On February 1, 2021, Gray Television announced that it had entered into an agreement to acquire all Quincy Media television and radio properties for $925 million in a cash transaction. This included WGEM and WGEM-FM, as well as WGEM-TV. The acquisition was completed on August 2. At the time of the acquisition, Gray's only other radio property was KTXC in Lamesa, Texas, which was in the process of being divested in an unrelated concurrent deal; by 2023, the WGEM radio stations were the only radio stations in Gray's holdings.

The AM 1440 facility went off the air June 24, 2022, after equipment failures, including the loss of WGEM's primary and backup transmitters; its programming would continue on the 98.9 translator. On February 16, 2023, Gray Television announced that WGEM and the translator would be shut down entirely effective March 1; the sports format moved to WGEM-FM, replacing its news/talk programming. Both the AM station's and the translator's licenses were surrendered for cancellation and cancelled on March 8, 2023.

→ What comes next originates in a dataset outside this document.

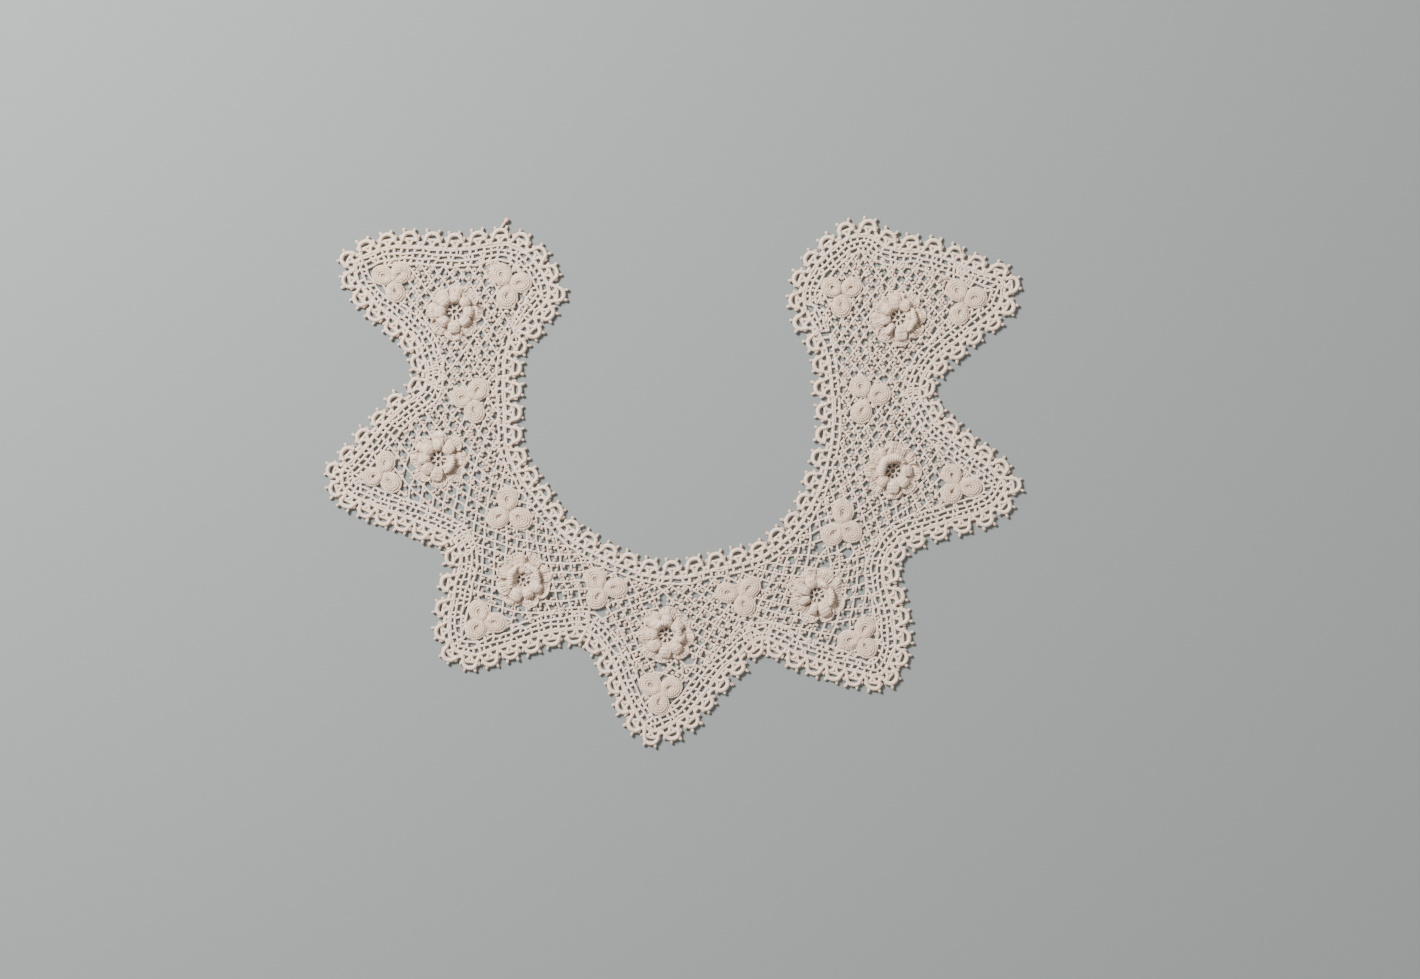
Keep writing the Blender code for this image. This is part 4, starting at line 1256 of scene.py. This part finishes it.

While most of WGEM's programming was relocated to WGEM-FM, the shutdown of the AM station left the Chicago Cubs, which WGEM had carried since 1985, without a radio affiliate in Quincy, with the nearest affiliates now WLDS in Jacksonville, Illinois, and KCPS in Burlington, Iowa. WGEM-FM continued its existing carriage of the St. Louis Cardinals.